Some standard way of automatically asking a mail server "Does [email protected] have a PGP public key?" would help on this front as long as the server doesn't reject senders who ignore this feature and send SMTP/TLS as normal without PGP. This still requires trusting that the server doesn't give an incorrect public key but any suspicious behavior on this front would be very noticeable in a way that server-side logging would not be. Users who deem that unacceptable can still use a separate set of PGP keys.

[–] [email protected] 3 points 7 months ago (1 children)

Here's what I think: if they actually do everything with open standards and PGP by the book, why can’t they provide IMAP/SMTP access to everyone who wants it BUT add the disclaimer that you’ve to use a PGP compatible e-mail client and configure it to deal with the encryption… they could even configure their submission to refuse any email that isn't PGP encrypted to improve things further.
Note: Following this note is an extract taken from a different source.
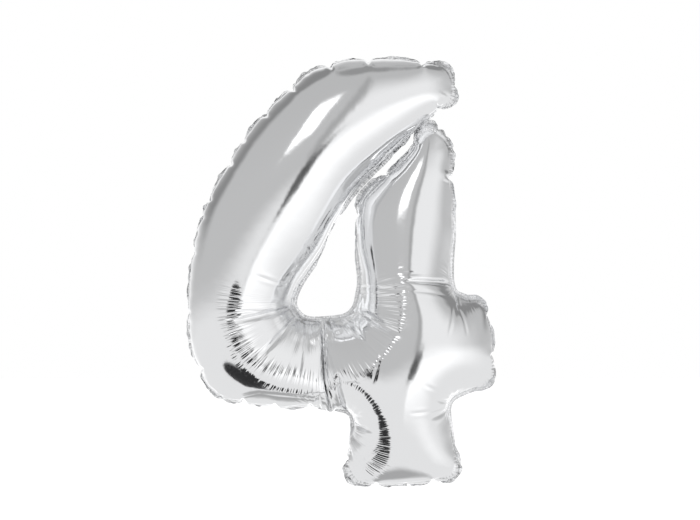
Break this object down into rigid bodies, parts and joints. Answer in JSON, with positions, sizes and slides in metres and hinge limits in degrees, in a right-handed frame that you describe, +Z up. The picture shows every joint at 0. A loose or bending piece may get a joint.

The fact that they don't do this leads me to believe that they either a) aren't actually doing everything as "by the book PGP" and there might be security issues or b) they're "privacy" as a catch all excuse in order to push a bit of vendor lock-in.

Their market niche is privacy conscientious people and those same people tend be to computer savvy and I bet half of them would mind setting up PGP on Thunderbird and use Proton without a bridge. Everyone else could still use their apps, web or the bridge.

[–] [email protected] 3 points 7 months ago (1 children)

I had assumed their reasoning for not taking that approach might be related to metadata at rest, but it seems they don't use "zero access" encryption for metadata even at rest so I have no idea what technical justification they could have for not supporting IMAP with PGP handled by the email client. The fact that they restrict bridge access to paying subscribers only doesn't help them avoid lock-in impressions either.

[–] [email protected] 1 points 7 months ago

Great find, even worse than what I was thinking. Like you I was also under the assumption they applied some kind of encryption to all metadata as well.